26.12.2006 | aktual.: 26.12.2006 23:56
Wszystko zaczęło się od tego, że na początku grudnia w kontenerach w Goeteborgu Szwedzi odnaleźli 1360 kg czystej kokainy wartości ok. 300 mln zł. Z ustaleń szwedzkich i polskich służb wynikało, że przypłynęła ona z Ameryki Południowej a docelowo miała trafić do Polski.
Jako pierwsi sygnał o przemycie otrzymali policjanci z Centralnego Biura Śledczego KGP. Natychmiast nawiązali współpracę z zachodniopomorską policją i wydziałem do walki z przestępczością zorganizowaną Prokuratury Okręgowej w Szczecinie - powiedział Matwiej.
Funkcjonariusze ustalili organizatorów przerzutu. Do Polski popłynęły jednak nie narkotyki, a podmieniona wcześniej przez policjantów substancja przypominająca kokainę.
Matwiej podkreślił, że przestępcy byli cały czas pod obserwacją policjantów z CBŚ i nie zdawali sobie sprawy z tego że są śledzeni. Dodał, że organizatorzy przerzutu liczyli na to, iż w okresie świątecznym będzie im łatwiej przemycić tak dużą ilość narkotyków.

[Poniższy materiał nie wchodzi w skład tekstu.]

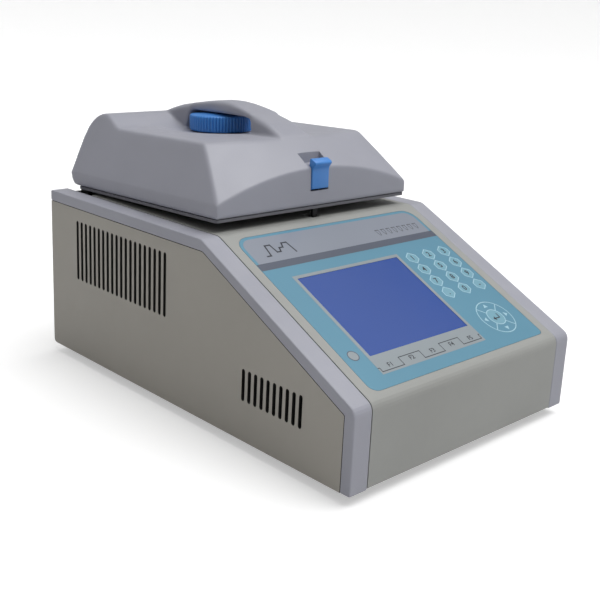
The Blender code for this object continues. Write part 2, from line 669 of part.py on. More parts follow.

Śledztwo doprowadziło do zatrzymania, w czasie Świąt, w Szczecinie, trzech osób. Postawiono im zarzuty usiłowania przemytu i udziału w zorganizowanej grupie przestępczej - dodał rzecznik.
Rzeczniczka Prokuratury Okręgowej w Szczecinie, Małgorzata Wojciechowicz, uzupełnia te informacje: podejrzewani to dwaj Polacy i mężczyzna legitymujący się meksykańskim paszportem. Nie przyznają się do stawianych im zarzutów. Wobec dwóch z nich zastosowano areszt.
Zatrzymano też kierowców ciężarówek, których wynajęto do przewozu kokainy. Zostali oni jednak zwolnieni ponieważ nie zdawali sobie sprawy z tego co przewożą.
Jak zaznaczył Matwiej, sprawa jest rozwojowa. To dopiero początek, nie wykluczamy kolejnych zatrzymań - podkreślił.
Strona szwedzka nie podaje szczegółów sprawy. Frank Ranieli, szef wydziału śledczego służby celnej w Goeteborgu, cytowany przez agencję Associated Press, poinformował, że wstępne śledztwo w sprawie przemytu narkotyków jest objęte tajemnicą.
Szwedzkie służby celne informują jedynie, że przed świętami Bożego Narodzenia przechwyciły w największym porcie swego kraju dużą ilość narkotyków i że sprawa ma związek z Polską.